Quote only the lines from the top of the listing below down to and including the line with "end_ring.data.materials.append(ring_plastic)".
___ Source material
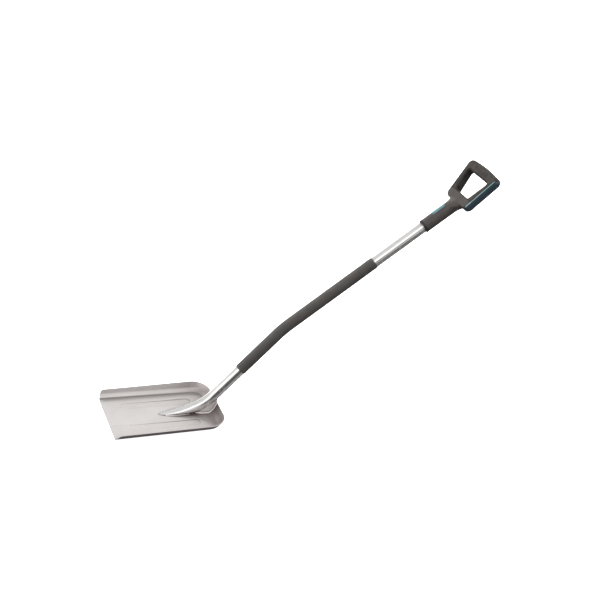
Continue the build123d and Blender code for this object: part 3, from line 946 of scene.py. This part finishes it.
# ---------- collar ring, badge and screw ----------
# A separate ring closes the collar's end. A blank plastic badge is let into the collar's upper side,
# and a steel screw goes through its underside into the tube.
ring_proud = 0.5 * mm
ring_edge = 0.8 * mm
station = (collar_start, upper_rise)
end_ring = start_ring("end_ring", collar_radius + ring_proud, station)
past = station
station = (collar_start + ring_length * heading(upper_rise), upper_rise)
lead_on(past, station)
bpy.ops.mesh.select_all(action="SELECT")
bpy.ops.mesh.normals_make_consistent(inside=False)
bpy.ops.object.mode_set(mode="OBJECT")
use_modifier(end_ring, "SOLIDIFY", thickness=collar_wall + ring_proud, offset=-1, use_even_offset=True)
break_edges(end_ring, ring_edge, 4)
finish_piece(end_ring, "ring_plastic", "collar_end_ring")
ring_plastic, nodes, links, shader = new_finish("ring_plastic", (0.018, 0.018, 0.018), 0.0, 0.5)
scuff = stretched_noise(nodes, links, (1, 1, 1), 500.0, 4.0)
links.new(map_range(nodes, links, scuff, 0.3, 0.7, 0.4, 0.62), shader.inputs["Roughness"])
add_bump(nodes, links, shader, scuff, strength=0.2, distance=0.15 * mm)
end_ring.data.materials.append(ring_plastic)

badge_length = 46.0 * mm
badge_width = 15.0 * mm
badge_height = 0.6 * mm
badge_sink = 4.0 * mm
badge_blank = 6.0 * mm
badge_along = 64.0 * mm
badge_turn = radians(-9)
badge = new_piece("collar_badge")
stadium(badge_length, badge_width)
bpy.ops.mesh.select_all(action="SELECT")
bpy.ops.mesh.extrude_region_move(TRANSFORM_OT_translate={"value": (0, 0, badge_blank)})
bpy.ops.mesh.select_all(action="SELECT")
bpy.ops.mesh.normals_make_consistent(inside=False)
bpy.ops.object.mode_set(mode="OBJECT")
badge_place = collar_start + badge_along * heading(upper_rise)
badge_place -= (collar_radius - badge_sink) * under(upper_rise)
aside = Matrix.Rotation(badge_turn, 4, heading(upper_rise))
aside = Matrix.Translation(collar_start) @ aside @ Matrix.Translation(-collar_start)
badge.matrix_world = aside @ Matrix.Translation(badge_place) @ Matrix.Rotation(-upper_rise, 4, "Y")
bpy.ops.object.transform_apply()
station = (collar_start, upper_rise)
drum = start_ring("badge_drum", collar_radius + badge_height, station, "NGON", corners=160)
lead_on(station, (collar_top, upper_rise))
bpy.ops.mesh.select_all(action="SELECT")
bpy.ops.mesh.normals_make_consistent(inside=False)
bpy.ops.object.mode_set(mode="OBJECT")
use_modifier(badge, "BOOLEAN", operation="INTERSECT", object=drum)
bpy.data.objects.remove(drum)
finish_piece(badge, "badge_plastic", "collar_badge")
badge_plastic, nodes, links, shader = new_finish("badge_plastic", (0.09, 0.21, 0.25), 0.0, 0.4)
haze = stretched_noise(nodes, links, (1, 1, 1), 80.0, 4.0)
haze_share = map_range(nodes, links, haze, 0.4, 0.6, 0, 1)
tone = mix_colours(nodes, links, haze_share, (0.09, 0.17, 0.20), (0.11, 0.21, 0.24))
links.new(tone, shader.inputs["Base Color"])
badge.data.materials.clear()
badge.data.materials.append(badge_plastic)

screw_from_end = 28.0 * mm
screw_head = 4.0 * mm
screw_height = 2.2 * mm
screw_sink = 1.0 * mm
screw_edge = 0.9 * mm
slit_size = (4.6 * mm, 0.9 * mm, 2.0 * mm)
down = under(upper_rise)
screw_place = tube_end - screw_from_end * heading(upper_rise) + (collar_radius - screw_sink) * down
bpy.ops.object.select_all(action="DESELECT")
bpy.ops.mesh.primitive_cylinder_add(vertices=48, radius=screw_head, depth=screw_height + screw_sink)
screw = bpy.context.object
screw.name = "handle_screw"
screw.data.name = "handle_screw"
break_edges(screw, screw_edge, 4)
for turn in (0, pi / 2):
    bpy.ops.object.select_all(action="DESELECT")
    top = (0, 0, (screw_height + screw_sink) / 2)
    bpy.ops.mesh.primitive_cube_add(size=1, location=top, rotation=(0, 0, turn))
    slit = bpy.context.object
    slit.scale = slit_size
    use_modifier(screw, "BOOLEAN", operation="DIFFERENCE", object=slit)
    bpy.data.objects.remove(slit)
bpy.ops.object.select_all(action="DESELECT")
screw.select_set(True)
bpy.context.view_layer.objects.active = screw
screw_turn = down.to_track_quat("Z", "Y").to_matrix().to_4x4()
screw.matrix_world = Matrix.Translation(screw_place + down * (screw_height + screw_sink) / 2) @ screw_turn
bpy.ops.object.transform_apply()
finish_piece(screw, "screw_steel", "handle_screw")
screw_steel, nodes, links, shader = new_finish("screw_steel", (0.56, 0.56, 0.57), 1.0, 0.3)
turning = stretched_noise(nodes, links, (1, 1, 1), 2500.0, 3.0)
links.new(map_range(nodes, links, turning, 0.3, 0.7, 0.22, 0.42), shader.inputs["Roughness"])
screw.data.materials.clear()
screw.data.materials.append(screw_steel)

# ---------- floor and lights ----------
# A white paper floor inside a white dome. Neither shows in the metal, which mirrors a soft sky: dark
# under a tilted horizon, brightest above it, with one broad panel. The key is high and behind.
floor_size = 80
dome_radius = 30


def stage_piece(name, colour, glow):
    """Make the new object part of the studio: plain, glowing, and unseen in any reflection."""
    piece = bpy.context.object
    piece.name = name
    piece.visible_glossy = False
    piece.visible_diffuse = False
    finish, nodes, links, shader = new_finish(f"{name}_paper", (colour, colour, colour), 0.0, 0.5)
    shader.inputs["Specular IOR Level"].default_value = 0.0
    shader.inputs["Emission Color"].default_value = (1, 1, 1, 1)
    shader.inputs["Emission Strength"].default_value = glow
    piece.data.materials.append(finish)
    return piece


bpy.ops.object.select_all(action="DESELECT")
bpy.ops.mesh.primitive_plane_add(size=floor_size)
stage_piece("studio_floor", colour=0.98, glow=0.9)
bpy.ops.object.select_all(action="DESELECT")
bpy.ops.mesh.primitive_uv_sphere_add(segments=48, ring_count=24, radius=dome_radius)
dome = stage_piece("studio_dome", colour=0.0, glow=1.2)
dome.visible_shadow = False

# the sky's light by height along its own axis, from 0 below to 1 above
sky_axis = Vector((-0.2, 0.5, 0.85))
sky_heights = (
    (0.0, 0.45), (0.06, 0.35), (0.11, 0.08), (0.44, 0.07),
    (0.51, 0.5), (0.63, 1.85), (0.73, 1.8), (0.83, 0.76),
)
panel_axis = Vector((0.37, -0.85, 0.42))
panel_edge = 0.85
panel_core = 0.94
panel_light = 0.95
world = bpy.data.worlds.new("studio")
bpy.context.scene.world = world
world.use_nodes = True
sky_nodes = world.node_tree.nodes
sky_links = world.node_tree.links
sky_place = sky_nodes.new("ShaderNodeTexCoord")


def along_axis(axis):
    """How far the sky's direction leans along an axis, from -1 to 1."""
    lean = sky_nodes.new("ShaderNodeVectorMath")
    lean.operation = "DOT_PRODUCT"
    lean.inputs[1].default_value = axis.normalized()
    sky_links.new(sky_place.outputs["Generated"], lean.inputs[0])
    return lean.outputs["Value"]


sky_share = map_range(sky_nodes, sky_links, along_axis(sky_axis), -1, 1, 0, 1)
sky_ramp = sky_nodes.new("ShaderNodeValToRGB")
stops = sky_ramp.color_ramp.elements
for index, (height, light) in enumerate(sky_heights):
    stop = stops[index] if index < 2 else stops.new(height)
    stop.position = height
    stop.color = (light, light, light, 1)
sky_links.new(sky_share, sky_ramp.inputs[0])
panel_share = map_range(sky_nodes, sky_links, along_axis(panel_axis), panel_edge, panel_core, 0, 1)
panel_colour = (panel_light, panel_light, panel_light)
sky_light = mix_colours(sky_nodes, sky_links, panel_share, sky_ramp.outputs["Color"], panel_colour)
sky_links.new(sky_light, sky_nodes["Background"].inputs["Color"])
bpy.context.scene.view_settings.view_transform = "Standard"

key_from = Vector((-0.05, 1.25, 1.0))
bpy.ops.object.light_add(type="SUN", location=2 * key_from)
key = bpy.context.object
key.visible_glossy = False
key.data.energy = 4.4
key.data.angle = radians(14)
key.rotation_euler = key_from.to_track_quat("Z", "Y").to_euler()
______
Full response
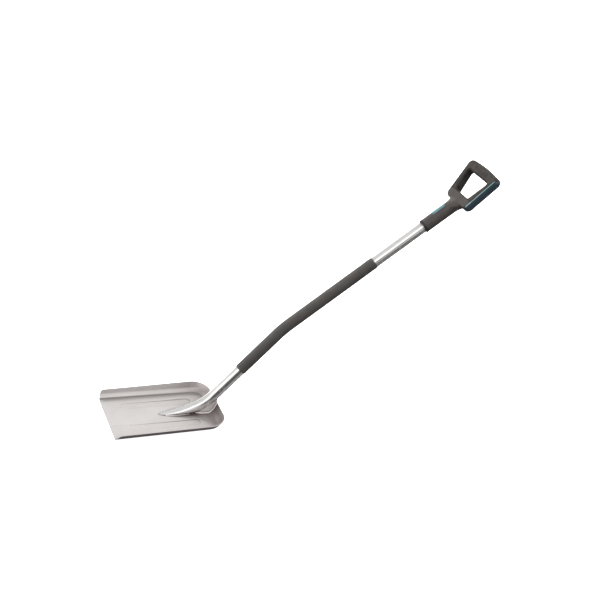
Continue the build123d and Blender code for this object: part 3, from line 946 of scene.py. This part finishes it.
# ---------- collar ring, badge and screw ----------
# A separate ring closes the collar's end. A blank plastic badge is let into the collar's upper side,
# and a steel screw goes through its underside into the tube.
ring_proud = 0.5 * mm
ring_edge = 0.8 * mm
station = (collar_start, upper_rise)
end_ring = start_ring("end_ring", collar_radius + ring_proud, station)
past = station
station = (collar_start + ring_length * heading(upper_rise), upper_rise)
lead_on(past, station)
bpy.ops.mesh.select_all(action="SELECT")
bpy.ops.mesh.normals_make_consistent(inside=False)
bpy.ops.object.mode_set(mode="OBJECT")
use_modifier(end_ring, "SOLIDIFY", thickness=collar_wall + ring_proud, offset=-1, use_even_offset=True)
break_edges(end_ring, ring_edge, 4)
finish_piece(end_ring, "ring_plastic", "collar_end_ring")
ring_plastic, nodes, links, shader = new_finish("ring_plastic", (0.018, 0.018, 0.018), 0.0, 0.5)
scuff = stretched_noise(nodes, links, (1, 1, 1), 500.0, 4.0)
links.new(map_range(nodes, links, scuff, 0.3, 0.7, 0.4, 0.62), shader.inputs["Roughness"])
add_bump(nodes, links, shader, scuff, strength=0.2, distance=0.15 * mm)
end_ring.data.materials.append(ring_plastic)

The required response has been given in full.